Wednesday, November 3, 2021

Album Review: Broken Hope - Mutilation and Assimilation


Broken Hope were one of the last bands that I saw play live in Chicago before the pandemic put a hard stop to my show-going habit like a sparrow hitting the window of a downtown office building. Thankfully I was able to avoid the metaphorical equivalent to the twenty-foot fall that usually accompanies such a fateful collision. Others haven't been so lucky. I saw The Skull at the same show that I saw Broken Hope. I'm very thankful for this fact, as Eric Wagner is no longer with us- having been one of the many unfortunate casualties of COVID's passage through the Chicago music community. I can't know for sure, but I do trust that all of the members of Broken Hope have remained safe and healthy in the intervening years since I last saw them. It is a shame to lose anyone to this awful disease, let alone anyone involved in a Chicago institution like Broken Hope. 

In thinking about how simple my life was prior to pandemic radical reordering everything we once took for granted, I've felt compelled to go back and listen to some of my favorite releases from the last bands I had the good fortune to see perform before this no longer was an option. One of these albums has been Broken Hope's 2017 album Mutilation and Assimilation, and I can testify to you here and now, that it still rips as hard now as it did upon release. Mutilation and Assimilation is probably the band's most professional sounding and coherent releases after 1997's Loathing. It's quite a bit less ambitious than 1998's Grotesque Blessings, but it also feels more comfortable in its task and execution than 2013's Omen of Disease. Put simply, the album is a masterstroke of technical death metal, with phlegmy gore-metal vocals, dynamic blast-beats, and blocky chord progressions that revives the vile strains of the genre's '90s mutations in the vein of Deicide, Suffocation, and Gorguts. 

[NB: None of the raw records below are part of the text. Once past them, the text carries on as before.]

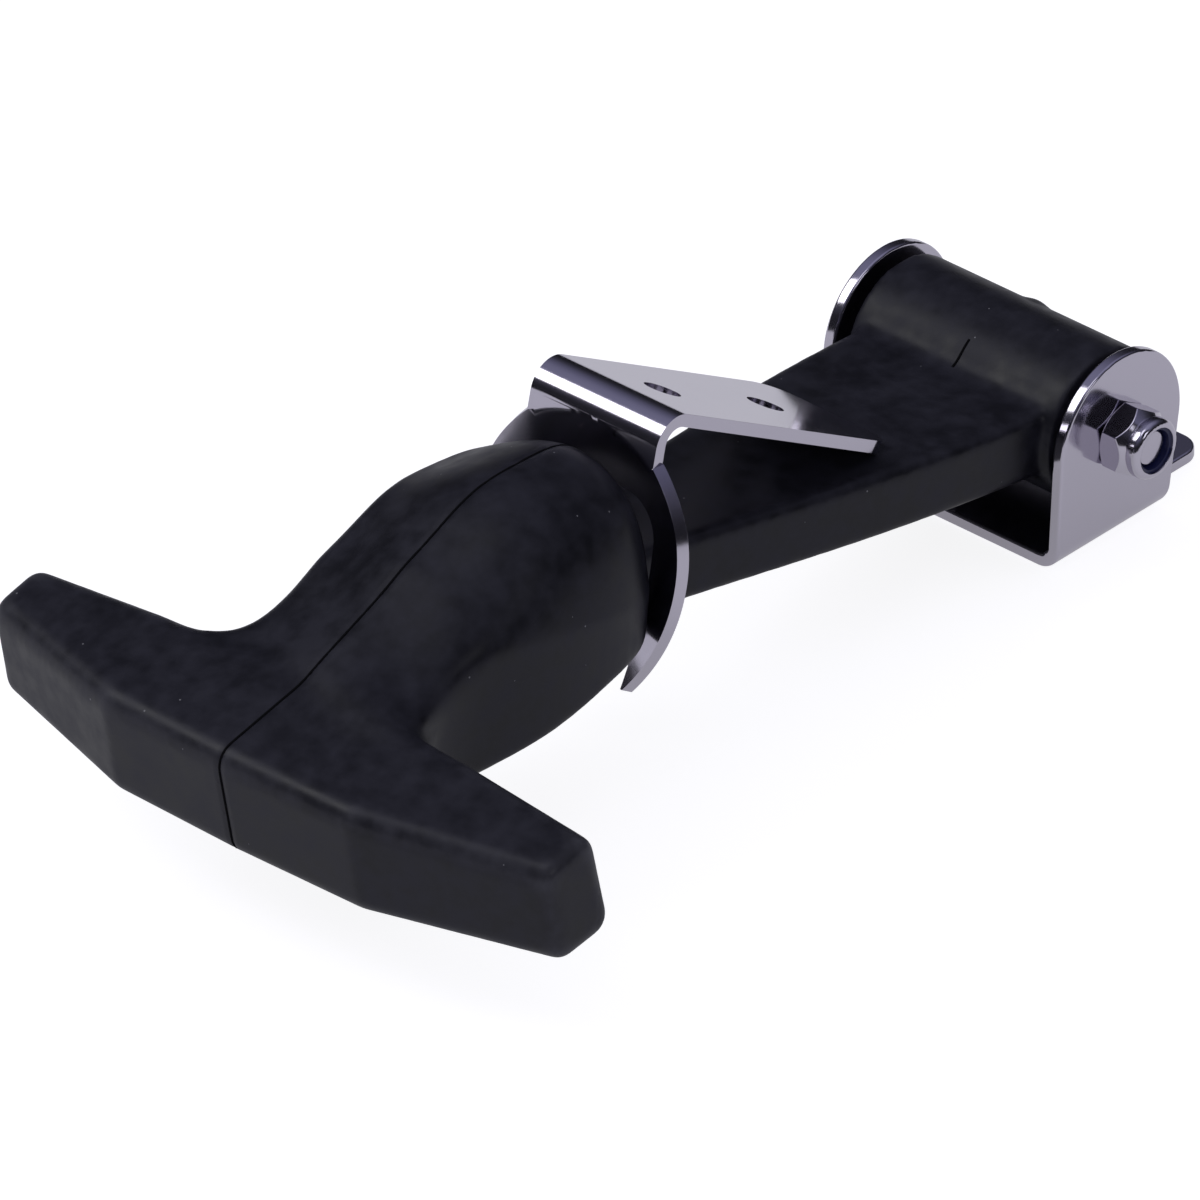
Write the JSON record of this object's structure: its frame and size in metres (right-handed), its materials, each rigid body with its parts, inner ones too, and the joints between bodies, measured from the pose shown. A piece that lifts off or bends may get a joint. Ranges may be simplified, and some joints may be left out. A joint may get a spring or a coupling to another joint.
{
  "type": "rubber t draw latch",
  "caption": "Moulded rubber T-handle strap with a soft bulb, hinged on a bolt in a polished steel U bracket, with the forked screw-on keeper that the bulb hooks behind.",
  "frame": {"origin": "on the bracket's mounting face, midway between the ears and straight below the pivot bolt", "axes": "+X from the bracket along the strap towards the T-handle, +Y towards the lock nut, +Z away from the mounting face"},
  "size_m": [0.1552, 0.0872, 0.0445],
  "materials": {
    "black_rubber": "moulded, satin",
    "polished_sheet": "polished stainless steel",
    "turned_steel": "bright stainless steel",
    "blue_nylon": "matt"
  },
  "bodies": {
    "bracket": {"mounting_bracket": "polished_sheet", "pivot_bolt": "turned_steel", "pivot_sleeve": "turned_steel", "lock_nut": "turned_steel", "nut_insert": "blue_nylon"},
    "strap": {"rubber_handle": "black_rubber", "keeper": "polished_sheet"}
  },
  "joints": [
    {"name": "strap_pivot", "type": "hinge", "parent": "bracket", "child": "strap", "pos_m": [0, 0, 0.0141], "axis": [0, -1, 0], "range_deg": [-4.8, 165]}
  ]
}
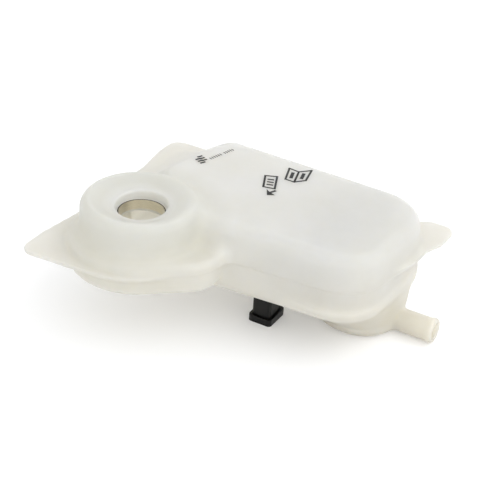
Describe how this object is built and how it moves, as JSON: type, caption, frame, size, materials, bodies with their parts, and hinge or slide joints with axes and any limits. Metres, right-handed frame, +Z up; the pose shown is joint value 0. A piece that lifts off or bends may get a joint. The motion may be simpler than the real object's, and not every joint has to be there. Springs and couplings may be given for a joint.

Mutilation and Assimilation is Broken Hope's seventh LP, and second since their 2012 reunion with Damian Leski of Gorgasm on vocals, who joined the project after the passing of former vocalist Joe Ptacek in 2010. Damian has an appropriately menacing voice for the band, but it's really the guitars and the drum work that cause their sound to adhere together like sinews to joint and ossein. 

Crushing grooves tow you into the mayhem of the titled track so that the lithe, quicksilver cleavers of the guitars may strip the flesh from your beleaguered carcass. Next, the galloping blast-beats and warped, mosh-inducing, tempo amping chords on "Blast Frozen" and the thrashy, bulldozer riffs of the blustering and gnashing "The Carrion Eaters" will reduce whatever is left to you to a fine grain and moldable pâté. Of course, if you really want to feel the full range and force to the band's sickeningly malic enterprise, there is always the pensive, wretchedly melodic "Hell's Handpuppets" with its scratch-fret, popping chords progressions and piston-like, death driving drumwork. Mutilation and Assimilation is an absolutely compelling horror show, one that is as clandestinely brutal as its name implies.